‘Premonition’ And That Period

February 27(Thu.)2025-June 29(Sun.)2025

 

 

Art is Magic

 

“Art is Magic.” It was the mid-1960s when Taro Okamoto made this pronouncement.

 

It was also at around this time that Taro’s artistic style underwent a major change, the bright, primary colors spreading across canvas with various characters depicted using delicate brushstrokes that he produced during the 1950s giving way to dark, abstract motifs somewhat reminiscent of characters from the Sanskrit alphabet.

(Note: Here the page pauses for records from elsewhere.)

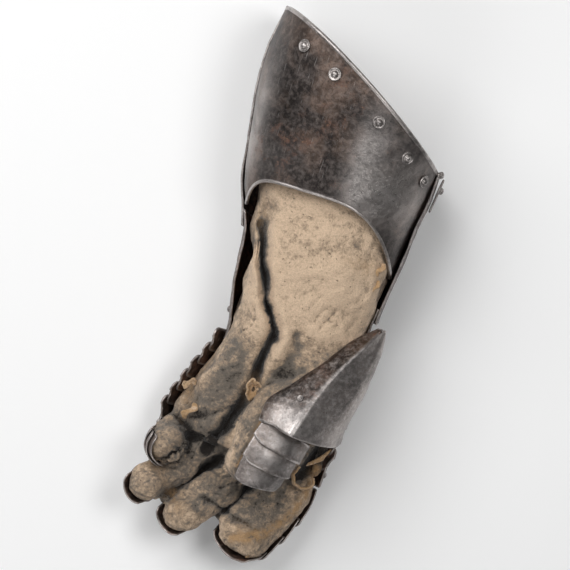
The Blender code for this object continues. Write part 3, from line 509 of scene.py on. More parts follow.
def form_point(y, angle, offset=0.0):
    """Point of the outer form: a squared ellipse round the arm, x and z the signed powers of the cosine
    and sine of the angle, with unlike halves below and above its widest line, moved out by the offset."""
    y, angle, offset = np.broadcast_arrays(np.asarray(y, float), angle, offset)
    shape = y.shape
    y, angle, offset = y.ravel(), angle.ravel(), offset.ravel()
    shift, half, floor, top = (smooth(FORM_Y, values, y)
                               for values in (FORM_SHIFT, FORM_HALF, FORM_FLOOR, FORM_TOP))
    middle = floor + WIDEST_AT * (top - floor)
    cos, sin = np.cos(angle), np.sin(angle)
    power = 2 / SQUARENESS
    tall = np.where(sin > 0, top - middle, middle - floor)
    x = half * np.sign(cos) * np.abs(cos) ** power
    z = tall * np.sign(sin) * np.abs(sin) ** power
    out_x = np.sign(x) * (np.abs(x) / half) ** (SQUARENESS - 1) / half
    out_z = np.sign(z) * (np.abs(z) / tall) ** (SQUARENESS - 1) / tall
    size = np.hypot(out_x, out_z)
    place = np.stack([shift + x + offset * out_x / size, y, middle + z + offset * out_z / size], axis=-1)
    return place.reshape(shape + (3,))


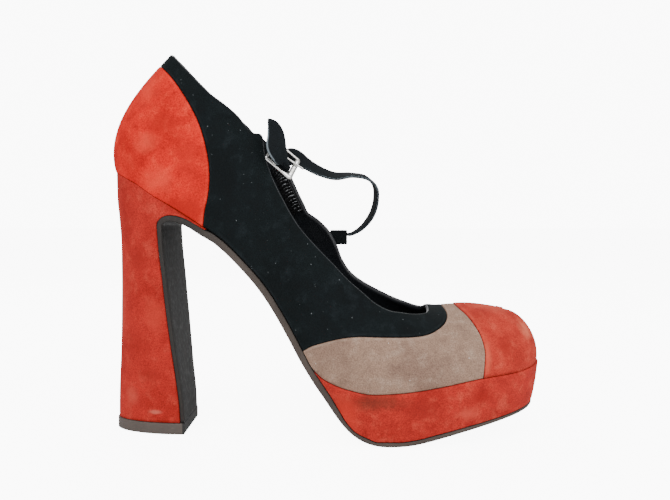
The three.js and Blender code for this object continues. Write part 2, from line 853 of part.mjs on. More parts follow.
const buckleHeight = strapWidth + 2 * buckleBar + 4 * clearance;
const frameShape = new THREE.Shape(rectangle(buckleLength, buckleHeight));
frameShape.holes.push(new THREE.Path(rectangle(buckleLength - 2 * buckleBar, buckleHeight - 2 * buckleBar)));
const buckleFrame = inBuckle(frameShape, buckleBar, 0);

// The prong hooks round the rear bar and reaches past the front bar
const prongTurn = THREE.MathUtils.degToRad(7);
const prongLength = buckleLength + prongReach;
const prongShape = new THREE.Shape(
  rectangle(prongLength, prongWidth).map((corner) =>
    corner
      .setX(corner.x + prongLength / 2)
      .rotateAround(new THREE.Vector2(0, 0), prongTurn)
      .setX(corner.x + rearBar),
  ),
);
const prongOut = buckleBar / 2 + clearance + prongWidth / 2;
const buckleProng = inBuckle(prongShape, prongWidth, prongOut).add(barRing(tabThickness, prongWidth, 0));

// Each ribbon is lofted through rows of centres with its width's direction
function ribbon(rows, thickness, perSpan) {
  const path = new THREE.CatmullRomCurve3(rows.map((row) => row.centre), false, "centripetal");
  const broad = new THREE.CatmullRomCurve3(rows.map((row) => row.across), false, "centripetal");
  const count = (rows.length - 1) * perSpan;
  return loft(
    Array.from({ length: count + 1 }, (unused, i) => {
      const centre = path.getPoint(i / count);
      const along = path.getTangent(i / count);
      const wide = broad.getPoint(i / count);
      const half = wide.length() / 2;
      wide.addScaledVector(along, -wide.dot(along)).setLength(half);
      const thick = along.clone().cross(wide).setLength(thickness / 2);
      return [[1, 1], [-1, 1], [-1, -1], [1, -1]].map(([w, t]) =>
        centre.clone().addScaledVector(wide, w).addScaledVector(thick, t),
      );
    }),
  );
}

const material = (color, roughness, metalness = 0) =>
  new THREE.MeshStandardMaterial({ color, roughness, metalness });

// The strap, from its loop to the buckle: toward runs from 0 at the loop to 1 at the buckle, the
// other columns are shares of the bow, and twist turns its width from across the shoe to up
const strapTable = table(
  ["toward", "ahead", "inward", "up", "twist"],
  [
    [0.0, 0.18, 0.0, 0.0, 0],
    [0.05, 0.29, 0.04, -0.035, 0],
    [0.12, 0.51, -0.02, 0.02, 0],
    [0.24, 0.775, -0.06, 0.07, 0],
    [0.38, 0.965, -0.065, 0.115, 0.02],
    [0.52, 1.04, -0.07, 0.165, 0.05],
    [0.64, 0.975, -0.07, 0.145, 0.1],
    [0.76, 0.8, -0.035, 0.025, 0.2],
    [0.86, 0.575, 0.005, -0.13, 0.35],
    [0.93, 0.335, 0.0, -0.133, 0.5],
    [0.98, 0.143, 0.0, -0.07, 0.65],
    [1.0, 0.0, 0.0, 0.0, 0.8],
  ],
);
// Its end behind the buckle, in shares of the strap's width
const behindTable = table(
  ["forward", "up", "out"],
  [
    [0.42, 0.64, -0.3],
    [0.12, 0.3, -0.3],
    [-0.12, 0.05, -0.26],
  ],
);
// The free end, out through the buckle and up: also in shares of the strap's width, with the
// turn of its own width in degrees, how squarely it faces out and how broad it is
const freeEndTable = table(
  ["forward", "up", "out", "turn", "facing", "broad"],
  [
    [0.24, -0.34, -0.26, 0, 0, 0.9],
    [0.24, -0.33, 0.18, 0, 0, 0.88],
    [0.1, -0.53, 0.55, 0, 0.35, 0.95],
    [-0.2, -0.57, 0.53, 0, 0.9, 1.0],
    [-0.65, -0.07, 0.71, -5, 1, 1.08],
    [-1.0, 0.37, 0.64, -14, 1, 1.05],
    [-1.3, 0.76, 0.58, -20, 1, 0.95],
    [-1.62, 1.04, 0.45, -24, 1, 0.7],
    [-1.82, 1.18, 0.37, -24, 1, 0.15],
  ],
);
const loopMouth = new THREE.Vector3(loopX, loopY, loopZ);
const buckleMouth = atBuckle(strapWidth * 0.7, strapWidth * 0.95, strapWidth * -0.35);
const acrossShoe = new THREE.Vector3(0, 1, 0);
const alongShoe = new THREE.Vector3(1, 0, 0);
const acrossBuckle = buckleUp.clone().sub(buckleForward).normalize();
const mainRows = strapTable.map((row) => ({
  centre: loopMouth
    .clone()
    .lerp(buckleMouth, row.toward)
    .add(new THREE.Vector3(row.ahead, row.inward, row.up).multiplyScalar(strapBow)),
  across: acrossShoe.clone().lerp(acrossBuckle, row.twist).setLength(strapWidth),
}));
const loopRoot = {
  centre: loopMouth.clone().setX(loopX - loopLength / 2),
  across: acrossShoe.clone().setLength(strapWidth),
};
const fromBuckle = (row) => atBuckle(row.forward * strapWidth, row.up * strapWidth, row.out * strapWidth);
const behindRows = behindTable.map((row) => ({
  centre: fromBuckle(row),
  across: acrossBuckle.clone().setLength(strapWidth),
}));
const freeRows = freeEndTable.map((row) => ({
  centre: fromBuckle(row),
  across: buckleForward
    .clone()
    .lerp(alongShoe, row.facing)
    .applyAxisAngle(acrossShoe, THREE.MathUtils.degToRad(row.turn))
    .setLength(row.broad * strapWidth),
}));
const instepStrap = ribbon([loopRoot, ...mainRows, ...behindRows], strapThickness, 2).add(
  ribbon(freeRows, strapThickness, 2),
);

// The tab that holds the buckle: a sheet inside the quarter, joined to an ear that goes round
// the rear bar above the prong
const earUp = prongWidth / 2 + clearance + earWidth / 2;
const tabInside = form(-upperWall - clearance - tabThickness, upperWall);
const outlineAt = (points) => points.map((point) => [point.x, point.z]);
const tabCorners = rectangle(tabReach + barHole, 2 * earUp + earWidth).map(({ x, y }) =>
  atBuckle(rearBar + x + (barHole - tabReach) / 2, y, 0),
);
const tabSheet = form(-upperWall - clearance, 0).intersect(prism(outlineAt(tabCorners), -across, 0));
const webCorners = rectangle(2 * barHole, earWidth).map(({ x, y }) => atBuckle(rearBar + x, earUp + y, 0));
const web = prism(outlineAt(webCorners), atBuckle(rearBar, earUp, 0).y, 0);
const besideQuarter = form(clearance, 0)
  .subtract(form(-upperWall - clearance, upperWall))
  .subtract(prism(shifted(aboveTopline(lateralCorner), clearance, 0), -across, splitY));
const buckleTab = tabSheet
  .add(web)
  .subtract(tabInside)
  .add(barRod(barHole + tabThickness, earWidth, earUp))
  .subtract(besideQuarter)
  .subtract(barRod(barHole, buckleHeight, 0));

const shoe = new THREE.Group();

function addPiece(name, solid, finish) {
  const made = solid.getMesh();
  const geometry = new THREE.BufferGeometry();
  geometry.setAttribute("position", new THREE.BufferAttribute(made.vertProperties, 3));
  geometry.setIndex(new THREE.BufferAttribute(made.triVerts, 1));
  const mesh = new THREE.Mesh(geometry, finish);
  mesh.name = name;
  shoe.add(mesh);
}

addPiece("upper", upper, material(0x181d1e, 0.95));
for (const [name, outline] of Object.entries(panels)) {
  const panel = panelSheet.subtract(toplineCut).intersect(prism(outline(seamGap), -across, across));
  const colour = { vamp_panel: 0x948278, toe_cap: 0xc84b37, heel_counter: 0xd63a2c }[name];
  addPiece(name, panel, material(colour, 0.95));
}
addPiece("insole", insole, material(0x15181a, 0.4));
addPiece("platform", platform, material(0xbe3c32, 0.95));
addPiece("outsole", outsole, material(0x595652, 0.6));
addPiece("heel", heel, material(0xbe3e30, 0.95));
addPiece("top_piece", topPiece, material(0x5f554e, 0.6));
addPiece("elastic_strip", elasticStrip, material(0x1a1c20, 0.5));
addPiece("strap_loop", strapLoop, material(0x181d1e, 0.95));
addPiece("instep_strap", instepStrap, material(0x181d1e, 0.85));
addPiece("buckle_frame", buckleFrame, material(0xd0d2d6, 0.2, 1));
addPiece("buckle_prong", buckleProng, material(0xd0d2d6, 0.2, 1));
addPiece("buckle_tab", buckleTab, material(0x181d1e, 0.6));

export default shoe;
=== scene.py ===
import math

import bpy
import numpy as np
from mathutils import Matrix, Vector


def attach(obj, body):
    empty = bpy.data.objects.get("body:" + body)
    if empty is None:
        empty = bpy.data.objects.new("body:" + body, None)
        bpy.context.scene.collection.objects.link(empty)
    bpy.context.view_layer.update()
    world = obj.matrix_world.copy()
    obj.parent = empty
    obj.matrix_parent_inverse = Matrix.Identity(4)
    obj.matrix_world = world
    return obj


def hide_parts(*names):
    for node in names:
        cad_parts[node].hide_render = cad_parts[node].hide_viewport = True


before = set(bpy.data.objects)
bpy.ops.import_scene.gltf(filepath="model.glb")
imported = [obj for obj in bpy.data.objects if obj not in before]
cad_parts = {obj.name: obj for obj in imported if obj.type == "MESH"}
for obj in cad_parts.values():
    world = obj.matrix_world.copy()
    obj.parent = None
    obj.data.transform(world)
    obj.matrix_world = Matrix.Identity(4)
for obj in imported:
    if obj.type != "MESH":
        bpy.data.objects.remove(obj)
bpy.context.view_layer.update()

bpy.ops.object.select_all(action="DESELECT")


# The camera stands 400 mm to the shoe's outer side, level with the instep, and looks straight
# across it and down by two degrees, as the photograph was taken.
camera_data = bpy.data.cameras.new("camera")
camera_data.lens = 41.4
camera_data.sensor_width = 36.0
camera_data.clip_start = 0.01
camera = bpy.data.objects.new("camera", camera_data)
camera.location = (0.095, -0.400, 0.1055)
camera.rotation_euler = (math.radians(88.0), 0.0, 0.0)
bpy.context.scene.collection.objects.link(camera)
bpy.context.scene.camera = camera


# The studio: a plain white floor that runs out to a white surround, a broad soft light above
# and in front, and two weaker ones at the toe's end and behind.
bpy.ops.mesh.primitive_plane_add(size=30.0, location=(0.1, 0.0, -0.0004))
floor = bpy.context.object
floor.name = floor.data.name = "floor"
floor_paint = bpy.data.materials.new("white_floor")
floor_paint.use_nodes = True
floor_shader = floor_paint.node_tree.nodes["Principled BSDF"]
floor_shader.inputs["Base Color"].default_value = (0.93, 0.93, 0.93, 1.0)
floor_shader.inputs["Roughness"].default_value = 0.9
floor_shader.inputs["Specular IOR Level"].default_value = 0.0
nodes, links = floor_paint.node_tree.nodes, floor_paint.node_tree.links
seen = nodes.new("ShaderNodeLightPath").outputs["Is Camera Ray"]
glare = nodes.new("ShaderNodeMath")
glare.operation = "MULTIPLY"
glare.inputs[1].default_value = 9.0
links.new(seen, glare.inputs[0])
links.new(glare.outputs[0], floor_shader.inputs["Emission Strength"])
floor_shader.inputs["Emission Color"].default_value = (1.0, 1.0, 1.0, 1.0)
floor.data.materials.append(floor_paint)

surround = bpy.data.worlds.new("white_surround")
surround.use_nodes = True
nodes, links = surround.node_tree.nodes, surround.node_tree.links
nodes["Background"].inputs["Color"].default_value = (1.0, 1.0, 1.0, 1.0)
seen = nodes.new("ShaderNodeLightPath").outputs["Is Camera Ray"]
strength = nodes.new("ShaderNodeMapRange")
strength.inputs["To Min"].default_value = 0.55
strength.inputs["To Max"].default_value = 10.0
links.new(seen, strength.inputs["Value"])
links.new(strength.outputs["Result"], nodes["Background"].inputs["Strength"])
bpy.context.scene.world = surround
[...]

The bright, picture-book-like narrative style, represented by “Law of the Jungle” (1950), became overshadowed by a dark, eerie, world created by these works resembling Buddhist talismans.

 

This transformation probably sprang from his discovery of Jōmon-period (c. 14,000–300 BC) culture. The Jōmon people struggled against nature while simultaneously living in harmony with it, and through his encounter with the artifacts they created Taro realized that they possessed both freedom and dignity, leading him to believe that the Jōmon period represented the “true Japan.” This conviction was later confirmed when he traveled throughout Japan from 1957 to the mid-1960s. In the Tohoku region he was able to catch a glimpse life as it had been in primitive Japan, while in Okinawa, he witnessed the spirit of Japan being passed down from generation to generation, allowing him to sense the presence of a magic that communicates with the “unseen.”

 

This exhibition will see the return of his “Premonition” (1963) to Aoyama after an absence a quarter of a century, where it will be exhibited for the first time, together with works presenting a bird’s-eye view of “TARO during the 1960s” with their abundance of black motifs. We hope that you will come and experience this “art as magic.”